§ **REQUIRED WORK**
Identify the lines that contain the word "their", then copy them.

§ **GIVEN INFORMATION**
• • • • • • •

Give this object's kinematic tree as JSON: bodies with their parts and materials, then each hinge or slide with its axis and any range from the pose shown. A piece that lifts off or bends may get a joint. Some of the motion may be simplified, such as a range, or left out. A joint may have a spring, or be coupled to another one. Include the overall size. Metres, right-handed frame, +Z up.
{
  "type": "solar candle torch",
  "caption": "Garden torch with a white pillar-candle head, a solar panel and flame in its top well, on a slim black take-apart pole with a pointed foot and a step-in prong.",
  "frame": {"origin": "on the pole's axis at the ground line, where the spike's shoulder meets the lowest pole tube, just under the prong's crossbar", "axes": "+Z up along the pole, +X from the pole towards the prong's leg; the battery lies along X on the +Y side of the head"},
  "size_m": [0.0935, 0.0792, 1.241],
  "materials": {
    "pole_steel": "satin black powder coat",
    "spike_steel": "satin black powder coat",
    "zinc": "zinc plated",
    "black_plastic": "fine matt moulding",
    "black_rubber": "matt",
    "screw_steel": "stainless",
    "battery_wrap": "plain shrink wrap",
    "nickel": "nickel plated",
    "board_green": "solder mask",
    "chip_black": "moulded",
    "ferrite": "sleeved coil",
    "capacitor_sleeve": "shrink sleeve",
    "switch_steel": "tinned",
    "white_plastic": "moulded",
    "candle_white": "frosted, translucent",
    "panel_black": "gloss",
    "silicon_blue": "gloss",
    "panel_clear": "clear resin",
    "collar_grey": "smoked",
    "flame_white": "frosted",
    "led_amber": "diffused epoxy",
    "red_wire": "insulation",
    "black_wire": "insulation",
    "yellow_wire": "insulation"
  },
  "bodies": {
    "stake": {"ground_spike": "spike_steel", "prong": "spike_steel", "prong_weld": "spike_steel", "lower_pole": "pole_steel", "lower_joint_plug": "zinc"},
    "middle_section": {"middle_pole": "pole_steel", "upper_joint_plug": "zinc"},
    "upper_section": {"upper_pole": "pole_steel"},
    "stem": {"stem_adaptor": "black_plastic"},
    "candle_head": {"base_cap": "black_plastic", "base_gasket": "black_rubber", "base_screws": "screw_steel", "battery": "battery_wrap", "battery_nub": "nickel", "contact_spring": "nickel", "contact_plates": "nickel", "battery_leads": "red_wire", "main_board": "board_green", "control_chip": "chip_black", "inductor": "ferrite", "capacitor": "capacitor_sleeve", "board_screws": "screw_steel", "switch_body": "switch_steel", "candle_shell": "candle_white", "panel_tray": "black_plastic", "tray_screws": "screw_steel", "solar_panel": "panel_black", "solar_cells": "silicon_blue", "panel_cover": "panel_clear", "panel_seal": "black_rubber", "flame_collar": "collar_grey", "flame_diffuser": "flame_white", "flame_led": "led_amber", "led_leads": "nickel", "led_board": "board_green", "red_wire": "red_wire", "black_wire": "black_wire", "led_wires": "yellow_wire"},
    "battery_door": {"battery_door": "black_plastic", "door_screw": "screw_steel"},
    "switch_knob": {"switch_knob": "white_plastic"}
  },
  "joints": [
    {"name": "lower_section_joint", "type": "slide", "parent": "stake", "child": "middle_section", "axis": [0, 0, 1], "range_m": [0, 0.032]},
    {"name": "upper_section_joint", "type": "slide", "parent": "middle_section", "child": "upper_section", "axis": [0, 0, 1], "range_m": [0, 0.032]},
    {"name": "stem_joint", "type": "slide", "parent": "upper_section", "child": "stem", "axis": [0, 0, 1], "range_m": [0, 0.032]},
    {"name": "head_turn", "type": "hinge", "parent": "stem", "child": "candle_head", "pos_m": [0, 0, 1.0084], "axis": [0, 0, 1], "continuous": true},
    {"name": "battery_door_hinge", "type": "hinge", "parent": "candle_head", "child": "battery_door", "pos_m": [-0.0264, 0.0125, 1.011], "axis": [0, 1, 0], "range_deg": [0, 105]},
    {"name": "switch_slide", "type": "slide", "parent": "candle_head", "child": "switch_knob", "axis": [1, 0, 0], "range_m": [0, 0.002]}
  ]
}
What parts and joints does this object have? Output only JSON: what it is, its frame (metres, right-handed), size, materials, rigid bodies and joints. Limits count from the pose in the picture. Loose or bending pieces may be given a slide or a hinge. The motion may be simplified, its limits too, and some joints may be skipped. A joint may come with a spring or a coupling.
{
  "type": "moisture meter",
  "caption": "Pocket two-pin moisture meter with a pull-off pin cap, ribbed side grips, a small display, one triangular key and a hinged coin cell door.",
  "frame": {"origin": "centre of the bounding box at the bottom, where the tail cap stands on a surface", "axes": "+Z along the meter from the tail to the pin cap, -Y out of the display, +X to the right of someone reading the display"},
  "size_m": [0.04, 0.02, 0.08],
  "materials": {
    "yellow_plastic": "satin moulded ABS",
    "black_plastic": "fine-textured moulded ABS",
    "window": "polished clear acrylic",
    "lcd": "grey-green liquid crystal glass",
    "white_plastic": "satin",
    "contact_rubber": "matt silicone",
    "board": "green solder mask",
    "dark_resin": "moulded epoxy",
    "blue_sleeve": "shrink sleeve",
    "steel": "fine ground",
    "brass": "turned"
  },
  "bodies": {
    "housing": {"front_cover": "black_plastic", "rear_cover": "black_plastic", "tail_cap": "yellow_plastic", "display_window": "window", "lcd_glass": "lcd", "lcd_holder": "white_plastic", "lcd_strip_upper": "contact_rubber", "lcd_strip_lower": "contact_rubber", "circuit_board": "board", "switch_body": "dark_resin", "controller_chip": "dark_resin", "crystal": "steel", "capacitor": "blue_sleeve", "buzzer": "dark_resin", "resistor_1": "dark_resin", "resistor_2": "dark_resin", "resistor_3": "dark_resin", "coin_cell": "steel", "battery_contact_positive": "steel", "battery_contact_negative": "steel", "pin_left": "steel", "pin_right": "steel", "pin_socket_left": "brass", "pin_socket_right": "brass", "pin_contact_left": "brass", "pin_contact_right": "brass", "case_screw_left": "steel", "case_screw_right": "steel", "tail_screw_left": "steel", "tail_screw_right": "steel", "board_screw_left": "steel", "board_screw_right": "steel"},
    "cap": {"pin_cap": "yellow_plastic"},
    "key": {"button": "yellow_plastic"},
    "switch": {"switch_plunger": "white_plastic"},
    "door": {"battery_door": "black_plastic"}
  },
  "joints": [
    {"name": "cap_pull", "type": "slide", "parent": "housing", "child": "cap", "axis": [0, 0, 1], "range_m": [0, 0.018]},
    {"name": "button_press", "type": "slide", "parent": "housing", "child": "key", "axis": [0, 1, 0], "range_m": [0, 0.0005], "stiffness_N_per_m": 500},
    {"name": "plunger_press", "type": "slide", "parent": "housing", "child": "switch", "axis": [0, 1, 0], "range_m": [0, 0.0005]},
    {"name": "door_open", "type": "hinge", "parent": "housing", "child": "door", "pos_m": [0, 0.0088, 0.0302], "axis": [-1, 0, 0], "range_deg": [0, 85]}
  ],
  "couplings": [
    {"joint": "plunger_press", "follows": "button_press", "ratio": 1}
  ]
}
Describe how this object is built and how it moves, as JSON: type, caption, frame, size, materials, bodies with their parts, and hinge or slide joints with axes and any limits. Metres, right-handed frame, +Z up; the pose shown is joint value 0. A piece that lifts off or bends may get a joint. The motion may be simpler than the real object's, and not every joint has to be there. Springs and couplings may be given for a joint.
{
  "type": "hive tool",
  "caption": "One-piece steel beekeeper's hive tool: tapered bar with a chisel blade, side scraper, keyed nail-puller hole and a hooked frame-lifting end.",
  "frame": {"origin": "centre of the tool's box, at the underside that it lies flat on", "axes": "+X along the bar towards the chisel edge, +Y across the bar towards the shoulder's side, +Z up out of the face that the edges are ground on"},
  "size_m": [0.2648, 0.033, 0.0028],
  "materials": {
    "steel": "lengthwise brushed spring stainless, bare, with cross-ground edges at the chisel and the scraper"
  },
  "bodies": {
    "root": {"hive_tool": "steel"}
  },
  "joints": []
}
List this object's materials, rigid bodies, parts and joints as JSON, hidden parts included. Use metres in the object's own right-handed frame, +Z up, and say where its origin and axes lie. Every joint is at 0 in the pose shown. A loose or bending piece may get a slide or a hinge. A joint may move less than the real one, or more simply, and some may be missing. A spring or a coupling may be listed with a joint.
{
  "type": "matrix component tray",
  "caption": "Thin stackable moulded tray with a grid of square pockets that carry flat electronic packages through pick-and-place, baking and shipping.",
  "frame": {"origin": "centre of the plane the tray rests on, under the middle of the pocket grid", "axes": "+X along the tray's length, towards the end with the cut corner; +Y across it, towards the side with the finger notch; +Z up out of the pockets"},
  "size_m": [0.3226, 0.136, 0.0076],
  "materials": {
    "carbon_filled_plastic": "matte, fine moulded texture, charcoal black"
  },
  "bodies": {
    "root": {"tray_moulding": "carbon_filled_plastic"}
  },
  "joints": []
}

• • • • • • •

§ **RESPONSE TO THIS TASK**
Give this object's kinematic tree as JSON: bodies with their parts and materials, then each hinge or slide with its axis and any range from the pose shown. A piece that lifts off or bends may get a joint. Some of the motion may be simplified, such as a range, or left out. A joint may have a spring, or be coupled to another one. Include the overall size. Metres, right-handed frame, +Z up.
Describe how this object is built and how it moves, as JSON: type, caption, frame, size, materials, bodies with their parts, and hinge or slide joints with axes and any limits. Metres, right-handed frame, +Z up; the pose shown is joint value 0. A piece that lifts off or bends may get a joint. The motion may be simpler than the real object's, and not every joint has to be there. Springs and couplings may be given for a joint.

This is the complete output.